You can't make him take pills if he doesn't want to.
You need to make him want to.
Could you have a book/chart where you say, can you take meds today. If he wants to take one, get it ticked, if not, leave it unticked.
Make sure that the teachers know the daily situations.
Get feedback from the teachers - and more importantly from HIM about...
- how he feels on and off meds.
- what the reasons are that he doesn't want to take them
- if he has a bad day... does he think the meds would have helped
- does he even see bad days as bad
- if not, he may need to be videotaped.
You said...
That sounds more ADHD than Aspie but check VERY carefully.
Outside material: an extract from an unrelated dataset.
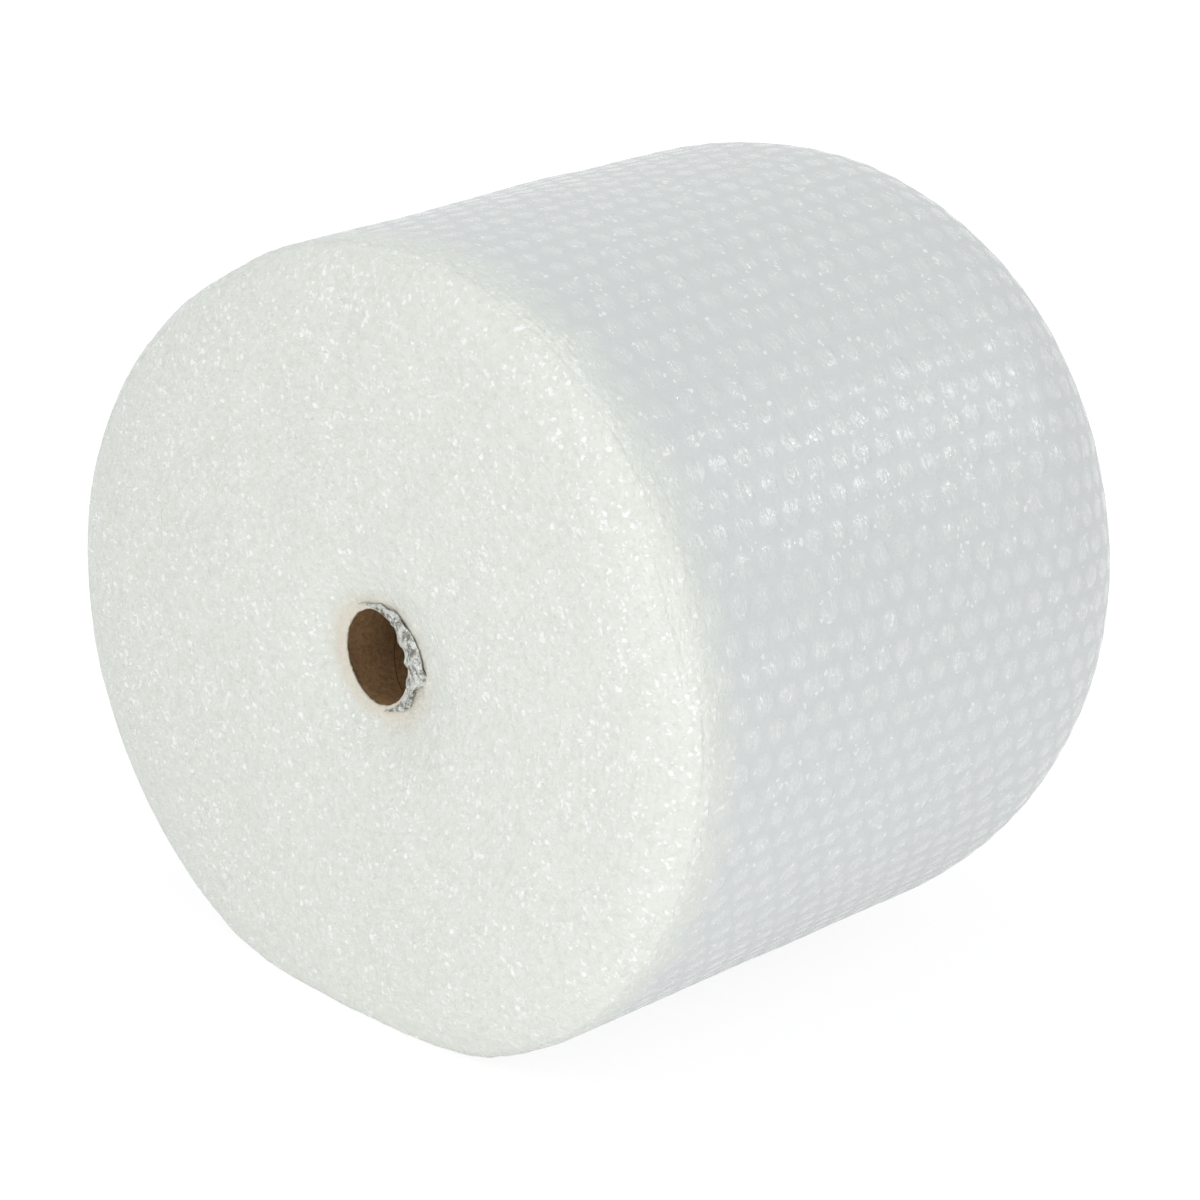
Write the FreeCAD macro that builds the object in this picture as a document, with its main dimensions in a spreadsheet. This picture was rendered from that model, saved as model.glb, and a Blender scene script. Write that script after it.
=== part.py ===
# Roll of bubble film, wound on a cardboard core and lying on its side.
# Millimetres, +Z up. The roll's axis runs along Y, and the near end faces -Y. The origin is
# under the middle of the roll, on the surface that it rests on.
# The film is soft, so the roll has sagged to an oval with a flat spot underneath.
import FreeCAD, Part
import Sketcher
import math
import os

Vector = FreeCAD.Vector

# Driving sizes: alias, value, what it is
SIZES = [
    ("core_bore", 76, "inner diameter of the cardboard core"),
    ("core_wall", 6, "wall of the core"),
    ("core_length", 500, "length of the core, as wide as the film"),
    ("core_recess", 24, "near mouth of the core behind the near end of the film"),
    ("winding_gap", 0.2, "first turn of film round the core"),
    ("roll_length", "=core_length + core_recess", "film from end to end, its turns wandering a little"),
    ("roll_radius", 337, "wound film before it sags"),
    ("axis_height", 295, "core's axis above the surface, less than the radius: a flat spot"),
    ("sag_share", 0.083, "share by which the oval is wider and lower than round"),
    ("sag_turn_deg", 26.5, "degrees by which the oval's long way rises towards +X"),
    ("near_rim_depth", 28, "rounding of the near rim, along the axis"),
    ("near_rim_reach", 67, "rounding of the near rim, across the end"),
    ("near_dish", 12, "how far the near end sinks towards the core"),
    ("far_rim_depth", 140, "rounding of the far rim, along the axis"),
    ("far_rim_reach", 136, "rounding of the far rim, across the end"),
    ("far_dish", 3, "how far the far end sinks towards the core"),
    ("near_face_bands", 9, "bands of turns on the near end, inside its rim"),
    ("near_rim_bands", 3, "bands of turns on the near rim"),
    ("far_face_bands", 6, "bands of turns on the far end, inside its rim"),
    ("far_rim_bands", 5, "bands of turns on the far rim"),
    ("band_rise", 3, "how far a band leans out before the step to the next"),
    ("face_crest_share", 0.8, "share of a face band's width at which it stands proudest"),
    ("rim_crest_share", 0.5, "the same on a rim"),
    ("bubble_rows", 94, "rows of bubbles round the outer turn"),
    ("row_gap_depth", 1.5, "dip of the film between two rows"),
    ("row_gap_share", 0.54, "share of a row's pitch that dips"),
    ("side_margin", 8, "plain strip of film along each rim"),
    ("film_thickness", 7, "one turn, bubbles and all"),
    ("tail_turn_deg", 100, "degrees round the oval from its short way to the film's free edge"),
]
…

Meltdowns aren't always about the current situation, so even if he seems happy about it, he may be unhappy about something else...
See:
An Aspie Meltdown - An insider's point of view (Life-With-Aspergers)
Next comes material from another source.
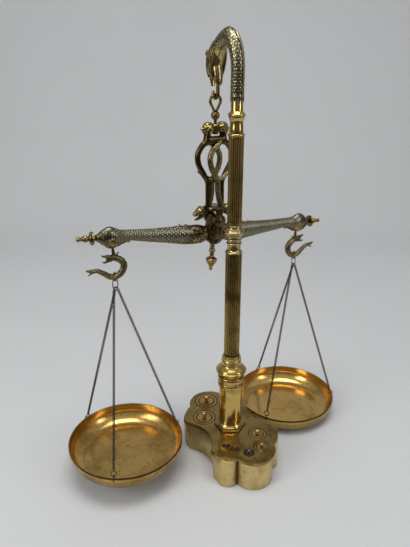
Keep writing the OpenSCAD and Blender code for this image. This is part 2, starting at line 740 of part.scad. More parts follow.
color([0.72, 0.62, 0.38]) base_block();
color([0.62, 0.5, 0.32]) base_plate();
color([0.66, 0.55, 0.3]) foot_plate();
color([0.85, 0.68, 0.25]) column_socket();
color([0.75, 0.6, 0.3]) column_crown();
color([0.5, 0.43, 0.22]) lower_column();
color([0.7, 0.58, 0.3]) middle_collar();
color([0.5, 0.43, 0.22]) upper_column();
color([0.78, 0.64, 0.28]) upper_collar();
color([0.5, 0.47, 0.3]) serpent_arm();
color([0.45, 0.4, 0.22]) mouth_hook();
color([0.5, 0.5, 0.5]) tie_rod();
color([0.6, 0.6, 0.55]) tie_washer();
color([0.6, 0.55, 0.4]) tie_nut();
color([0.6, 0.52, 0.28]) suspension_eye();
color([0.68, 0.56, 0.26]) yoke();
color([0.4, 0.35, 0.2]) lyre();
color([0.38, 0.26, 0.14]) bearing_cap(-1);  // bearing_cap_front
color([0.38, 0.26, 0.14]) bearing_cap(1);  // bearing_cap_back
color([0.5, 0.42, 0.25]) beam_hub();
color([0.45, 0.47, 0.36]) beam_arm(1);  // beam_arm_right
color([0.45, 0.47, 0.36]) beam_arm(-1);  // beam_arm_left
color([0.75, 0.62, 0.3]) end_finial(1);  // end_finial_right
color([0.75, 0.62, 0.3]) end_finial(-1);  // end_finial_left
color([0.6, 0.6, 0.6]) pivot_pin();
color([0.6, 0.6, 0.6]) hook_pin(1);  // hook_pin_right
color([0.6, 0.6, 0.6]) hook_pin(-1);  // hook_pin_left
color([0.7, 0.58, 0.28]) pointer();
color([0.25, 0.22, 0.14]) hook(1);  // hook_right
color([0.25, 0.22, 0.14]) hook(-1);  // hook_left
color([0.2, 0.2, 0.22]) gather_ring(1);  // gather_ring_right
color([0.2, 0.2, 0.22]) gather_ring(-1);  // gather_ring_left
color([0.2, 0.2, 0.22]) chain(1, 1);  // chain_right_1
color([0.2, 0.2, 0.22]) chain(1, 2);  // chain_right_2
color([0.2, 0.2, 0.22]) chain(1, 3);  // chain_right_3
color([0.2, 0.2, 0.22]) chain(-1, 1);  // chain_left_1
color([0.2, 0.2, 0.22]) chain(-1, 2);  // chain_left_2
color([0.2, 0.2, 0.22]) chain(-1, 3);  // chain_left_3
color([0.78, 0.62, 0.28]) bowl(1);  // bowl_right
color([0.78, 0.62, 0.28]) bowl(-1);  // bowl_left
color([0.72, 0.6, 0.35]) weight(0);  // weight_1
color([0.72, 0.6, 0.35]) weight(1);  // weight_2
color([0.72, 0.6, 0.35]) weight(2);  // weight_3
color([0.72, 0.6, 0.35]) weight(3);  // weight_4
color([0.4, 0.32, 0.3]) weight(4);  // weight_5
color([0.4, 0.32, 0.3]) weight(5);  // weight_6
color([0.4, 0.32, 0.3]) weight(6);  // weight_7
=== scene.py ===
# %% [markdown]
# An old apothecary scale of cast and turned brass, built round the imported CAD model. The CAD gives every
# size and place, in metres, with +Z up and the beam along X. This file adds what a turner, a caster and a
# hundred years of polishing add: scales, heads, soft edges, tarnish and shine.

# %% Load the frame
import json
import math

import bmesh
import bpy
import numpy as np
from mathutils import Matrix, Vector


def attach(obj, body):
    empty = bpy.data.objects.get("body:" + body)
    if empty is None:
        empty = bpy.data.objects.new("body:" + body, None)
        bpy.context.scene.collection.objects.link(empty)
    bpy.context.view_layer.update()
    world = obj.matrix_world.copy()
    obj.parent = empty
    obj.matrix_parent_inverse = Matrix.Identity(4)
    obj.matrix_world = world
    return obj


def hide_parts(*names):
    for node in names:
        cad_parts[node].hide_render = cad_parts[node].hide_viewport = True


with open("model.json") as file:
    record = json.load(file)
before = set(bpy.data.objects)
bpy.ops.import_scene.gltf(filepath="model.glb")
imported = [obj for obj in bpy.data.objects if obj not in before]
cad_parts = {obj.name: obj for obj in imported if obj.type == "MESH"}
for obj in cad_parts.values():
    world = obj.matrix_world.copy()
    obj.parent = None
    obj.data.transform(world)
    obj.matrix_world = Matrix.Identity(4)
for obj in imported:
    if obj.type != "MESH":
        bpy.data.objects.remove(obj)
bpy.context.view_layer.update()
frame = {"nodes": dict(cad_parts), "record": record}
MM = 0.001
BUMP_HEIGHT = 0.2 * MM


def in_scene(name, data):
    """A new object in the scene."""
    obj = bpy.data.objects.new(name, data)
    bpy.context.scene.collection.objects.link(obj)
    return obj


# %% [markdown]
# The camera stands where the photographer stood. Its place and lens come from fitting the rims of the pans,
# the base and the column, so it needs no shift. A lens of 34 mm on a 36 mm sensor is a normal phone view.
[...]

one thing that can help with the jumpiness is a weighted vest. many people find them soothing
we've had our own issues here with trying to make sure that son takes his meds ( he's 15 ). theoretically, he's old enough to be able to take his daily meds on his own~ i put them into his pill box. he should be able to take them out and take them.......alas, this is not the case. some days he's good about it & i just need to tell him to take them & he does.......most days, though, an adult literally has to stand there and hand him his meds and watch him take them. he is not happy that he has to take meds. he realizes that he needs them, he's just not happy that he has to take them.......he has one med, though, that he absolutely hates taking because he says it makes him sleepy~it's a sleep med that he takes at night before bed.
Our son has always been very good about taking his meds, really we've been amazed how good he's been with it. This morning I did stand and watch him take them, though, and I will continue to do so in the future. Also called the school and let them know what had happened. We've never tried to "force" him to take them. And after yesterday, he now has a good reminder of WHY he takes them, and that they really do help him control himself and get along at school. I've asked him many times over the past 3 years how the meds make him feel, if they make him feel bad, or jumpy, or sad, or tired, or "out of it," or anything bad or weird whatsoever, and he's always sworn he feels fine, they don't make him jittery, and then seems annoyed with me for asking so many pesky questions.
We do give him a Melatonin at night before bed - he reminds us to give it to him, he likes the peppermint taste and he knows it helps him get to sleep.
My son (same age as yours) was having those behaviors everyday at school. He doesn't take medication. He became very disconnected at school and started stimming. At times, he appeared nonverbal autistic (in the school setting). We started homeschooling and things aren't perfect. It's a struggle everyday, but it's better than the endless IEP meetings, suspensions, and placement changes.
If your son's behavior returns, even while on medication, I just want you to know that I've been there. I've walked into school and seen my son completely "out-of-it" in the timeout chair, disconnected.
If you don't mind me asking, what medicines does your son take? My son's pediatrician tried to talk me into giving mine some meds. Sometimes, I think about it.
Would you mind elaborating on this a bit? I want to understand.
He's making his own decisions about his medication and taking the risks involved. This is mature behavior. He knows he has to get rid of his crutch. With the medication controlling him he can't learn to control himself.